* **Your goal**
Everything from the line with "for name, piece" through the line with "before = set(bpy.data.objects)" should be repeated exactly, both of those lines included, and nothing else.

* **Dataset content**
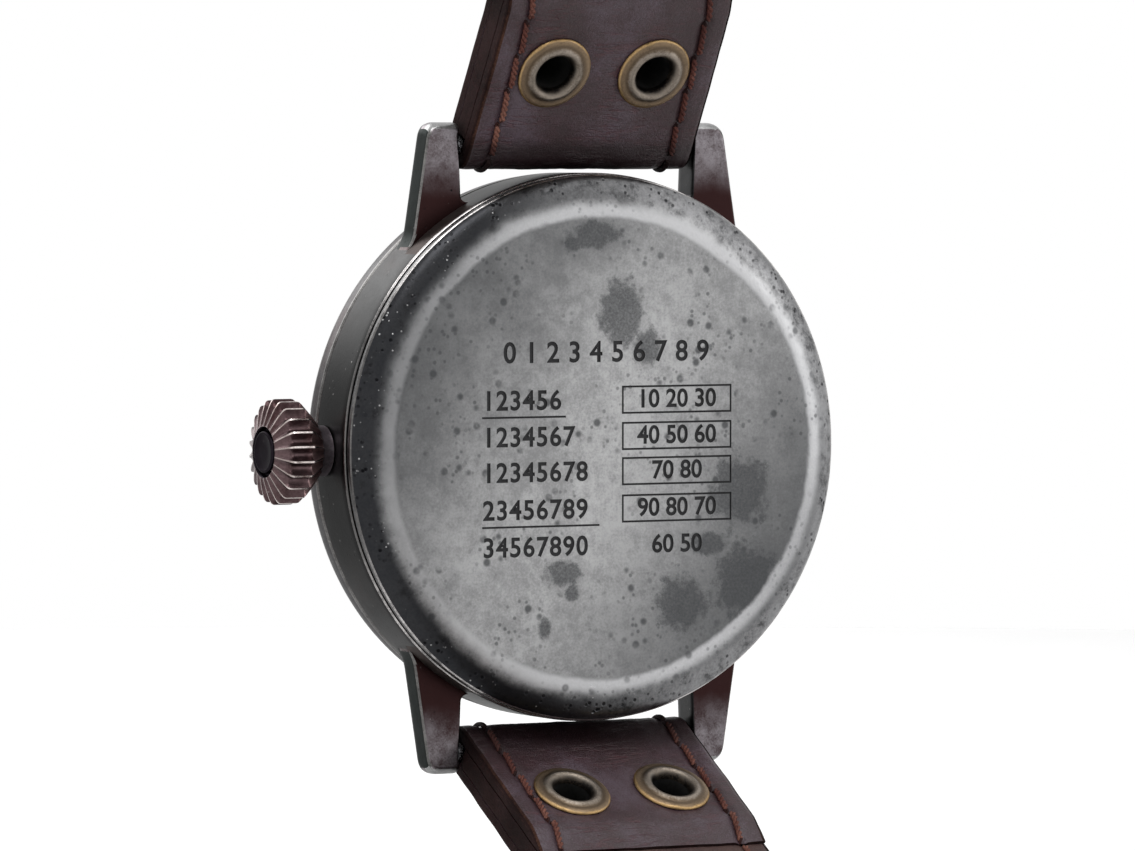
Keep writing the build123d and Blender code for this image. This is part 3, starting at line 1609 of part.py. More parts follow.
def make_rivets(path):
    with BuildPart() as rivets:
        for side in (-1, 1):
            with BuildSketch(path.plane(path.rivet_distance, -fold_radius - rivet_cap_height)):
                with Locations((side * rivet_half_spacing, 0)):
                    Circle(rivet_flange_radius * 0.93)
            extrude(amount=rivet_cap_height)
            with BuildSketch(path.plane(path.rivet_distance, -fold_radius)):
                with Locations((side * rivet_half_spacing, 0)):
                    Circle(rivet_shank_radius - rivet_fit)
            extrude(amount=2 * fold_radius)
            with BuildSketch(path.plane(path.rivet_distance, fold_radius)):
                with Locations((side * rivet_half_spacing, 0)):
                    Circle(rivet_flange_radius)
            extrude(amount=rivet_flange_thickness)
            with BuildSketch(path.plane(path.rivet_distance, fold_radius + rivet_flange_thickness)):
                with Locations((side * rivet_half_spacing, 0)):
                    Circle(rivet_bore_radius)
            extrude(amount=-2 * fold_radius, mode=Mode.SUBTRACT)
        caps = rivets.edges().filter_by(GeomType.CIRCLE)
        caps = caps.filter_by(lambda edge: abs(edge.radius - rivet_flange_radius * 0.93) < rivet_fit)
        outer = [edge for edge in caps if cap_side(path, edge)]
        fillet(outer, radius=rivet_cap_height * 0.8)
        flange = rivets.edges().filter_by(GeomType.CIRCLE)
        flange = flange.filter_by(lambda edge: abs(edge.radius - rivet_flange_radius) < rivet_fit)
        top = [edge for edge in flange if flange_top(path, edge)]
        fillet(top, radius=rivet_flange_thickness * 0.7)
    return rivets.part


def rise_of(path, edge):
    y0, z0 = path.spot(path.rivet_distance, 0)
    end = path.heading(path.rivet_distance)
    centre = edge.arc_center
    return (centre.Y - y0) * math.cos(end) - path.side * (centre.Z - z0) * math.sin(end)


def cap_side(path, edge):
    return rise_of(path, edge) < -fold_radius - rivet_cap_height / 2


def flange_top(path, edge):
    return rise_of(path, edge) > fold_radius + rivet_flange_thickness / 2


def make_keeper(distance, length, gap):
    run = upper.length - distance
    inner_half = strap_lug_width / 2 - 4 * keeper_side_clearance
    low = fold_inner + gap
    high = -fold_radius - keeper_inside_height
    with BuildPart() as keeper:
        height = low - high
        with BuildSketch(upper.section(run - length / 2)):
            with Locations((0, (low + high) / 2)):
                RectangleRounded(2 * inner_half + 2 * keeper_wall, height + 2 * keeper_wall, keeper_wall * 0.9)
                Rectangle(2 * inner_half, height, mode=Mode.SUBTRACT)
        extrude(amount=length)
    return keeper.part


def buckle_frame_plane():
    return upper.plane(upper.length, strap_middle - buckle_thickness / 2)


def make_buckle_frame():
    half = buckle_gap_half + buckle_arm_width
    whole = buckle_back_length + buckle_length + buckle_front_width
    window = buckle_back_length + buckle_length
    with BuildPart() as frame:
        with BuildSketch(buckle_frame_plane()):
            with Locations((0, -buckle_back_length)):
                RectangleRounded(2 * half, whole, buckle_round, align=(Align.CENTER, Align.MIN))
                cut = window + cut_overrun
                with Locations((0, -cut_overrun)):
                    Rectangle(2 * buckle_gap_half, cut, align=(Align.CENTER, Align.MIN), mode=Mode.SUBTRACT)
        extrude(amount=buckle_thickness)
        with BuildSketch(Plane.YZ):
            with Locations(upper.spot(upper.length, strap_middle)):
                Circle(buckle_bar_radius)
        extrude(amount=half, both=True, mode=Mode.SUBTRACT)
    return frame.part


def make_buckle_bar():
    half = buckle_gap_half + buckle_arm_width
    with BuildPart() as bar:
        with BuildSketch(Plane.YZ):
            with Locations(upper.spot(upper.length, strap_middle)):
                Circle(buckle_bar_radius)
        extrude(amount=half, both=True)
    return bar.part


def make_buckle_tongue():
    # The finger rests just over the outer face of the frame
    underside = strap_middle - buckle_thickness / 2 - tongue_clearance
    with BuildPart() as tongue:
        with BuildSketch(Plane.YZ):
            with Locations(upper.spot(upper.length, strap_middle)):
                Circle(tongue_ring_radius)
        extrude(amount=tongue_width / 2, both=True)
        with BuildSketch(upper.plane(upper.length, underside)):
            with Locations((0, -buckle_bar_radius)):
                Rectangle(tongue_width, tongue_length + buckle_bar_radius, align=(Align.CENTER, Align.MIN))
        extrude(amount=-tongue_thickness)
        with BuildSketch(Plane.YZ):
            with Locations(upper.spot(upper.length, strap_middle)):
                Circle(buckle_bar_radius + run_clearance)
        extrude(amount=tongue_width, both=True, mode=Mode.SUBTRACT)
    return tongue.part


pieces = {
    "mid_case": make_mid_case(),
    "spring_bars": make_spring_bars(),
    "bezel": make_bezel(),
    "crystal": make_crystal(),
    "crystal_gasket": make_crystal_gasket(),
    "case_back": make_case_back(),
    "case_back_gasket": make_case_back_gasket(),
    "casing_ring": make_casing_ring(),
    "crown_tube": make_crown_tube(),
    "dial": make_dial(),
    "dial_flange": make_dial_flange(),
    "crown": make_crown(),
    "crown_gasket": make_crown_gasket(),
    "winding_stem": make_winding_stem(),
    "winding_pinion": make_stem_pinion(winding_pinion_start, winding_pinion_length, winding_pinion_radius),
    "sliding_pinion": make_stem_pinion(sliding_pinion_start, sliding_pinion_length, sliding_pinion_radius),
    "setting_lever": make_setting_lever(),
    "yoke": make_yoke(),
    "setting_jumper": make_setting_jumper(),
    "setting_wheel": make_setting_wheel(),
    "minute_wheel": make_minute_wheel(),
    "main_plate": make_main_plate(),
    "barrel_bridge": make_barrel_bridge(),
    "train_bridge": make_train_bridge(),
    "balance_cock": make_balance_cock(),
    "regulator": make_regulator(),
    "pallet_cock": make_pallet_cock(),
    "jewels": make_jewels(),
    "bridge_screws": make_bridge_screws(),
    "barrel_drum": make_barrel_drum(),
    "barrel_cover": make_barrel_cover(),
    "barrel_arbor": make_barrel_arbor(),
    "mainspring": make_mainspring(),
    "ratchet_wheel": make_ratchet_wheel(),
    "crown_wheel": make_crown_wheel(),
    "click": make_click(),
    "click_spring": make_click_spring(),
    "centre_wheel": make_centre_wheel(),
    "third_wheel": make_third_wheel(),
    "fourth_wheel": make_fourth_wheel(),
    "escape_wheel": make_escape_wheel(),
    "pallet_fork": make_pallet_fork(),
    "balance_wheel": make_balance_wheel(),
    "hairspring": make_hairspring(),
    "cannon_pinion": make_cannon_pinion(),
    "hour_wheel": make_hour_wheel(),
    "hour_hand": make_hand(hour_hand_length, hour_hand_width, 0, hour_hand_depth, hour_pipe_radius, hours_angle),
    "minute_hand": make_hand(
        minute_hand_length, minute_hand_width, 0, minute_hand_depth, centre_arbor_bore, minutes_angle
    ),
    "seconds_hand": make_hand(
        seconds_hand_length, seconds_hand_width, seconds_tail_length, seconds_hand_depth, 0, seconds_angle
    ),
    "strap_12_leather": strap_layer(upper, True, True),
    "strap_12_lining": strap_layer(upper, False, True),
    "strap_6_leather": strap_layer(lower, True, False),
    "strap_6_lining": strap_layer(lower, False, False),
    "rivets_12": make_rivets(upper),
    "rivets_6": make_rivets(lower),
    "fixed_keeper": make_keeper(fixed_keeper_distance, fixed_keeper_length, 0),
    "sliding_keeper": make_keeper(sliding_keeper_distance, sliding_keeper_length, keeper_slide_clearance),
    "buckle_frame": make_buckle_frame(),
    "buckle_bar": make_buckle_bar(),
    "buckle_tongue": make_buckle_tongue(),
}

os.makedirs("parts", exist_ok=True)
for name, piece in pieces.items():
    piece.label = name
    export_step(piece, f"parts/{name}.step")
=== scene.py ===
"""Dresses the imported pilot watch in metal, glass, leather and thread, and lights it.

Lengths are in millimetres and become metres where a mesh is made. X runs from the
middle of the case to the crown, Z to 12 o'clock and Y out of the case back. A depth
is measured from the case back towards the dial, so it is -Y.
"""
import json
import math
import random

import bmesh
import bpy
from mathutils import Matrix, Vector, noise


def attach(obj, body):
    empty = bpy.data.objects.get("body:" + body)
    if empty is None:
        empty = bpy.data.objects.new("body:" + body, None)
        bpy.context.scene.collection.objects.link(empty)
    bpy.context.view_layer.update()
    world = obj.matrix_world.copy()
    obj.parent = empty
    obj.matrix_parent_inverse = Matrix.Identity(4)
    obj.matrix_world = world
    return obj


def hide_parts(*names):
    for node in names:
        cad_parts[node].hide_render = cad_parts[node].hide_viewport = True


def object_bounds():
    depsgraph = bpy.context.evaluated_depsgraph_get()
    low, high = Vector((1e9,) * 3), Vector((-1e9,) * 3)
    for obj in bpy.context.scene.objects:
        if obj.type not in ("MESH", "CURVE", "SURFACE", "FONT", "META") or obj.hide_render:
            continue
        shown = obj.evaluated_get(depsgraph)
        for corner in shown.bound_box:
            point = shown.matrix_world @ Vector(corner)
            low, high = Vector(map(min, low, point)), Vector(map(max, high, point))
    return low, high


MM = 0.001
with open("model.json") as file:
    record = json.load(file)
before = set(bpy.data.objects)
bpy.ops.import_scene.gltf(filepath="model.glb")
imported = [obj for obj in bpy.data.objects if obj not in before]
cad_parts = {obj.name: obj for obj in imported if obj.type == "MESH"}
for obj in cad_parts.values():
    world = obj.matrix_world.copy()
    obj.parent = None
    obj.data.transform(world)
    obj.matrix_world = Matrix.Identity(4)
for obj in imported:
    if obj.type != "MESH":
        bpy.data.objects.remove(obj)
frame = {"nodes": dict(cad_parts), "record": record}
nodes = frame["nodes"]
cad_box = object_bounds()


# Shader tools


class Value:
    """An output of a shader node, which adds, multiplies and compares like a number."""

    def __init__(self, tree, socket):
        self.tree = tree
        self.socket = socket

    def maths(self, operation, *numbers):
        return self.tree.node("ShaderNodeMath", {"operation": operation}, dict(enumerate(numbers)))

    def __add__(self, other):
        return self.maths("ADD", self, other)

    __radd__ = __add__

    def __mul__(self, other):
        return self.maths("MULTIPLY", self, other)

    __rmul__ = __mul__

    def __sub__(self, other):
        return self.maths("SUBTRACT", self, other)

    def __rsub__(self, other):
        return self.maths("SUBTRACT", other, self)

    def __abs__(self):
        return self.maths("ABSOLUTE", self)

    def larger(self, other):
        return self.maths("MAXIMUM", self, other)

    def smaller(self, other):
        return self.maths("MINIMUM", self, other)

    def rise(self, low, high, start=0.0, end=1.0):
        """Goes smoothly from start to end as this value goes from low to high."""
        settings = {"interpolation_type": "SMOOTHSTEP"}
        return self.tree.node("ShaderNodeMapRange", settings, {0: self, 1: low, 2: high, 3: start, 4: end})

    def fall(self, low, high):
        """Goes smoothly from 1 to 0 as this value goes from low to high."""
        return self.rise(low, high, 1.0, 0.0)


class ShaderTree:
    """A node tree. Its node() adds any node, from a type, its settings and its inputs."""

    def __init__(self, tree):
        self.tree = tree
        self.tree.nodes.clear()

    def node(self, kind, settings, inputs, output=0):
        made = self.tree.nodes.new(kind)
        for name, setting in settings.items():
            setattr(made, name, setting)
        for key, value in inputs.items():
            self.feed(made.inputs[key], value)
        return Value(self, made.outputs[output]) if made.outputs else made

    def vector(self, operation, *inputs, output=0):
        return self.node("ShaderNodeVectorMath", {"operation": operation}, dict(enumerate(inputs)), output)

    def feed(self, socket, value):
        if isinstance(value, Value):
            self.tree.links.new(value.socket, socket)
        elif isinstance(value, tuple) and len(value) == 3 and len(socket.default_value) == 4:
            socket.default_value = (*value, 1.0)
        else:
            socket.default_value = value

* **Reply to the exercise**
for name, piece in pieces.items():
    piece.label = name
    export_step(piece, f"parts/{name}.step")
=== scene.py ===
"""Dresses the imported pilot watch in metal, glass, leather and thread, and lights it.

Lengths are in millimetres and become metres where a mesh is made. X runs from the
middle of the case to the crown, Z to 12 o'clock and Y out of the case back. A depth
is measured from the case back towards the dial, so it is -Y.
"""
import json
import math
import random

import bmesh
import bpy
from mathutils import Matrix, Vector, noise


def attach(obj, body):
    empty = bpy.data.objects.get("body:" + body)
    if empty is None:
        empty = bpy.data.objects.new("body:" + body, None)
        bpy.context.scene.collection.objects.link(empty)
    bpy.context.view_layer.update()
    world = obj.matrix_world.copy()
    obj.parent = empty
    obj.matrix_parent_inverse = Matrix.Identity(4)
    obj.matrix_world = world
    return obj


def hide_parts(*names):
    for node in names:
        cad_parts[node].hide_render = cad_parts[node].hide_viewport = True


def object_bounds():
    depsgraph = bpy.context.evaluated_depsgraph_get()
    low, high = Vector((1e9,) * 3), Vector((-1e9,) * 3)
    for obj in bpy.context.scene.objects:
        if obj.type not in ("MESH", "CURVE", "SURFACE", "FONT", "META") or obj.hide_render:
            continue
        shown = obj.evaluated_get(depsgraph)
        for corner in shown.bound_box:
            point = shown.matrix_world @ Vector(corner)
            low, high = Vector(map(min, low, point)), Vector(map(max, high, point))
    return low, high


MM = 0.001
with open("model.json") as file:
    record = json.load(file)
before = set(bpy.data.objects)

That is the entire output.